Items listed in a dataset
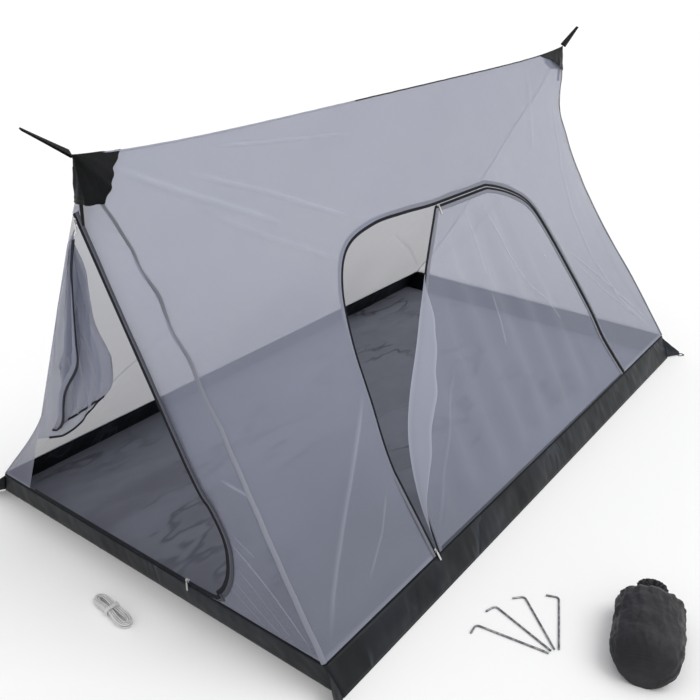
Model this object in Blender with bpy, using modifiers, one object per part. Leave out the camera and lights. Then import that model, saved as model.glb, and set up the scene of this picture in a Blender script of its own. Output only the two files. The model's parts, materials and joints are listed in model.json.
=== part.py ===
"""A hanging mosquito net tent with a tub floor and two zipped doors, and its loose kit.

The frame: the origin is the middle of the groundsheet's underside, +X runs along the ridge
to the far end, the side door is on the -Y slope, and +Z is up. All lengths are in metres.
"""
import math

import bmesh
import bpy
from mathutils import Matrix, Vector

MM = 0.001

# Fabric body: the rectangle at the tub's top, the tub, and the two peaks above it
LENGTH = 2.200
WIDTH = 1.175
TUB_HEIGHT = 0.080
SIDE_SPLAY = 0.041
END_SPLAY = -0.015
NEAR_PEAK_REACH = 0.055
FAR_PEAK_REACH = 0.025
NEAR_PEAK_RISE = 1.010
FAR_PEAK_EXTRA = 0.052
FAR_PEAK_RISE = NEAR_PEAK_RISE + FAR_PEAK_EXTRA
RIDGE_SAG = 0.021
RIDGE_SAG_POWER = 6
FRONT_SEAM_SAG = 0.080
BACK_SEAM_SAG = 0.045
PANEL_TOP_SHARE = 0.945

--

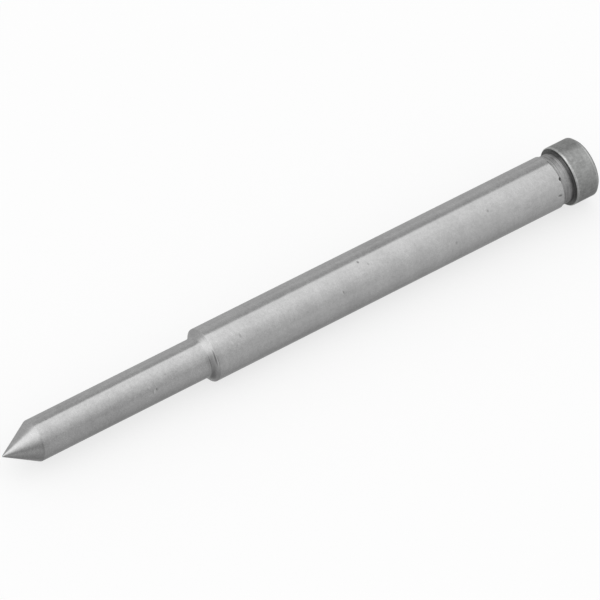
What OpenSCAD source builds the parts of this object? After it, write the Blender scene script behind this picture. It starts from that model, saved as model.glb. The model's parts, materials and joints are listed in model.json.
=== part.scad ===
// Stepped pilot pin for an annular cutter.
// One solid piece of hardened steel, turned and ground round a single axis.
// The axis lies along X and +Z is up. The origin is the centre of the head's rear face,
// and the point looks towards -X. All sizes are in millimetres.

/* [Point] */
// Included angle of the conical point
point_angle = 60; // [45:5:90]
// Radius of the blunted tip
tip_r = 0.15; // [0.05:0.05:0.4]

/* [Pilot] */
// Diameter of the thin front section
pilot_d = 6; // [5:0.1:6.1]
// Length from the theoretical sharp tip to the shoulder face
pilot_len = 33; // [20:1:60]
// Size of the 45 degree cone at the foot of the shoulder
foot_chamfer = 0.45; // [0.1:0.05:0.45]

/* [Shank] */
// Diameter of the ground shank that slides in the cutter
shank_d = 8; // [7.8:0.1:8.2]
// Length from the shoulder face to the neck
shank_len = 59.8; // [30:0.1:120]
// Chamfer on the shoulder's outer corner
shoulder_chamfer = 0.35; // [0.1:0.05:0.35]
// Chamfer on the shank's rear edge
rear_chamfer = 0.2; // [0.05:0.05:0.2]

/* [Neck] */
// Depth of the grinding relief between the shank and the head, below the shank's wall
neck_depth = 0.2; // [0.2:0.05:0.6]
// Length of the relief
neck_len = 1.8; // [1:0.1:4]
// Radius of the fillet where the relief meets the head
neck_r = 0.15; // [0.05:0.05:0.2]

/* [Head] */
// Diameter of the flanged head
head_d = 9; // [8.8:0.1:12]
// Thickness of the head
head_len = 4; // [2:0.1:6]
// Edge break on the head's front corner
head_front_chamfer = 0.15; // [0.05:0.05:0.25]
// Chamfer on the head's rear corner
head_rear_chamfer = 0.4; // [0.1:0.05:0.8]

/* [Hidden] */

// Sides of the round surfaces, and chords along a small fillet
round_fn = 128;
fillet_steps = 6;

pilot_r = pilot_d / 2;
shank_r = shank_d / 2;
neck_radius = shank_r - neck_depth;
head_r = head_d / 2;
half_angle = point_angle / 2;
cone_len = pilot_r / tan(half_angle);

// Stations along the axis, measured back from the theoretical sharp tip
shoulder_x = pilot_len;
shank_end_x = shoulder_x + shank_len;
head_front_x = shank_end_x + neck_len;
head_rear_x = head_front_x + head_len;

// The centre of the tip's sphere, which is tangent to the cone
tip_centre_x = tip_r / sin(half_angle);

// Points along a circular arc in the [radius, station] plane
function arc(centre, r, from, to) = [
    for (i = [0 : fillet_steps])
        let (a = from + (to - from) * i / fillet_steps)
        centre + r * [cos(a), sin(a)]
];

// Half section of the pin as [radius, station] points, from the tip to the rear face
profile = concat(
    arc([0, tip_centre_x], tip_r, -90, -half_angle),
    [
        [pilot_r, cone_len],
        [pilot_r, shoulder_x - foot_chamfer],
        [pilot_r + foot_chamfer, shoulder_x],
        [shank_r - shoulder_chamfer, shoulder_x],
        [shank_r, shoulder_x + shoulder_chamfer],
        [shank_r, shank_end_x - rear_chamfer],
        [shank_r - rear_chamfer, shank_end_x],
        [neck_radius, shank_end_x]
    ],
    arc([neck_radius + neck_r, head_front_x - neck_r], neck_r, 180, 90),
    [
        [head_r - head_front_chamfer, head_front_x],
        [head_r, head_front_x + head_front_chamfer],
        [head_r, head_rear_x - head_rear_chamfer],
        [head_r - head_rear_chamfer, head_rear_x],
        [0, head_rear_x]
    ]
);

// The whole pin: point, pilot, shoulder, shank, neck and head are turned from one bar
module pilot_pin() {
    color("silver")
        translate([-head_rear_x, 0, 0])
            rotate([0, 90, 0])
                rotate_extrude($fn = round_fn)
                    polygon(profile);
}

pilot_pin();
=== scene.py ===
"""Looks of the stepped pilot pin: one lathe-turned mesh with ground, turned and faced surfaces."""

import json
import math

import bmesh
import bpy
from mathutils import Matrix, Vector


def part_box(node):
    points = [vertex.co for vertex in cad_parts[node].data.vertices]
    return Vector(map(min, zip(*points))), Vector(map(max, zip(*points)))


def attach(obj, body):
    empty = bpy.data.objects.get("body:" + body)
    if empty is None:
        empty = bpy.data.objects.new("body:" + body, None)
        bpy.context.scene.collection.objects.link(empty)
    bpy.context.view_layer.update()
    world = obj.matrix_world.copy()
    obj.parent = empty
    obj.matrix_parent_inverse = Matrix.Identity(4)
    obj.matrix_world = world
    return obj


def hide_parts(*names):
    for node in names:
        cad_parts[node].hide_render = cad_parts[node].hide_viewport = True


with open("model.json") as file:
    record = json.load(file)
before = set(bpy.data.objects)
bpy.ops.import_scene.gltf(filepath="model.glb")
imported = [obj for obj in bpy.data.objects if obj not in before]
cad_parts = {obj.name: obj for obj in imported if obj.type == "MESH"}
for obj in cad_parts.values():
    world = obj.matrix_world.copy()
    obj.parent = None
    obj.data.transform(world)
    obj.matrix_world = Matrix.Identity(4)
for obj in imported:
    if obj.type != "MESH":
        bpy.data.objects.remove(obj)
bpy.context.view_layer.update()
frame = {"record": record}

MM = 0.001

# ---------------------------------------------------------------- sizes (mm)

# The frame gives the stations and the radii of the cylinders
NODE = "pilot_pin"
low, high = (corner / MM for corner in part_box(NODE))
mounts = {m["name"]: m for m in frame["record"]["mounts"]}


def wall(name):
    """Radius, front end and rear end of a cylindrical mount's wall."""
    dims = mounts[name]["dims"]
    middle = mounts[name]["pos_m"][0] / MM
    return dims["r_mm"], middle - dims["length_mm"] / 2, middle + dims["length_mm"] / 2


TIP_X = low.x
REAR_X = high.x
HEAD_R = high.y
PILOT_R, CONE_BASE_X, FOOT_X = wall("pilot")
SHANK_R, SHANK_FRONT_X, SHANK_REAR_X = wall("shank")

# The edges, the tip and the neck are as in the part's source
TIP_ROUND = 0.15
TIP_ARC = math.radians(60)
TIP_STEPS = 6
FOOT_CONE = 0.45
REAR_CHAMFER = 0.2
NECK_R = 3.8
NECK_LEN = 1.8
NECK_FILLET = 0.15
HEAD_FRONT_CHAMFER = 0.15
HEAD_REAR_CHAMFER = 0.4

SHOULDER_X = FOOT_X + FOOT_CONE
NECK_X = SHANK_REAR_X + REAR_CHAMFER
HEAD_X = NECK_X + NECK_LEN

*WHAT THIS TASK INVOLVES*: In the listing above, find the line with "from one bar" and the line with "obj.parent = None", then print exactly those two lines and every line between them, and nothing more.

*RESULT FOR THIS EXERCISE*:
// The whole pin: point, pilot, shoulder, shank, neck and head are turned from one bar
module pilot_pin() {
    color("silver")
        translate([-head_rear_x, 0, 0])
            rotate([0, 90, 0])
                rotate_extrude($fn = round_fn)
                    polygon(profile);
}

pilot_pin();
=== scene.py ===
"""Looks of the stepped pilot pin: one lathe-turned mesh with ground, turned and faced surfaces."""

import json
import math

import bmesh
import bpy
from mathutils import Matrix, Vector


def part_box(node):
    points = [vertex.co for vertex in cad_parts[node].data.vertices]
    return Vector(map(min, zip(*points))), Vector(map(max, zip(*points)))


def attach(obj, body):
    empty = bpy.data.objects.get("body:" + body)
    if empty is None:
        empty = bpy.data.objects.new("body:" + body, None)
        bpy.context.scene.collection.objects.link(empty)
    bpy.context.view_layer.update()
    world = obj.matrix_world.copy()
    obj.parent = empty
    obj.matrix_parent_inverse = Matrix.Identity(4)
    obj.matrix_world = world
    return obj


def hide_parts(*names):
    for node in names:
        cad_parts[node].hide_render = cad_parts[node].hide_viewport = True


with open("model.json") as file:
    record = json.load(file)
before = set(bpy.data.objects)
bpy.ops.import_scene.gltf(filepath="model.glb")
imported = [obj for obj in bpy.data.objects if obj not in before]
cad_parts = {obj.name: obj for obj in imported if obj.type == "MESH"}
for obj in cad_parts.values():
    world = obj.matrix_world.copy()
    obj.parent = None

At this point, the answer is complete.